Oleh Lia Octavia
Memasuki sebuah jeda dari rutinitas sehari-hari, dunia yang sibuk dengan berbagai hiruk pikuknya, sebuah ruang lengang, yang mengajak kita untuk keluar sejenak dari rutinitas dunia. Demikian komentar Jamal D. Rahman, Pemimpin Redaksi Majalah Sastra Horison, pada kata-kata pembukanya saat ia membedah buku puisi Ruang Lengang karya Epri Tsaqib yang diselenggarakan pada Jumat, 25 Juli 2008 di Balai Sangrini, Jakarta Selatan.
Hampir semua puisi-puisi Epri menyajikan ruang yang lengang. Kosong. Puisi-puisi yang terasa sepi, sendiri, berupa bisikan yang sangat halus saat ia menyelami dirinya sendiri. Epri melihat ke dalam, ke kedalaman kemanusiaan, karena kedalaman kemanusiaan itulah yang sebenarnya memiliki keluasan yang tidak terbatas, lebih luas dari dunia luar kita. Dunia dalam diri kita yang penuh kesunyian. Sepi. Lengang. Suara-suara sunyi dalam diri manusia.

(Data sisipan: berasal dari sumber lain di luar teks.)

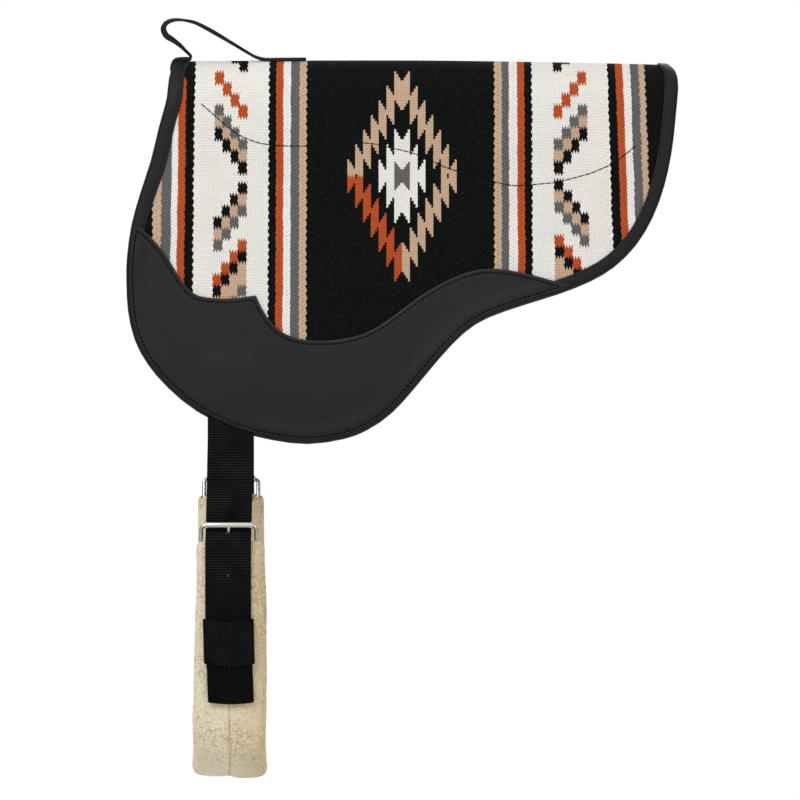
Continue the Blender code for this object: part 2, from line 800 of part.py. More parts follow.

Jamal D. Rahman mulai membedah puisi Epri yang pertama dalam buku ini yang berjudul Di Ruangan Itu:
Di Ruangan Itu
di dasar ruang hatimu kutanam sunyi
sebuah tempat yang selalu bisa kudatangi
kapan saja aku mau termangu
hari ini aku datang ke situ
memandangi kamu yang galau
lalu aku tulis sebuah sajak yang tak selesai
kuletakkan di salah satu dindingnya
kau boleh melengkapinya kapan saja
atau membiarkannya basah sendirian
dengan tetes airmatamu
Puisi ini bercerita tentang dunia di dalam manusia yang memiliki banyak kemungkinan. Banyak hal yang belum selesai di dunia dalam diri kita, menunggu untuk diselesaikan. Sajak yang belum selesai. Yang semuanya tergantung pada kita karena jarang kita mau menyelesaikan hal-hal di dunia dalam diri kita.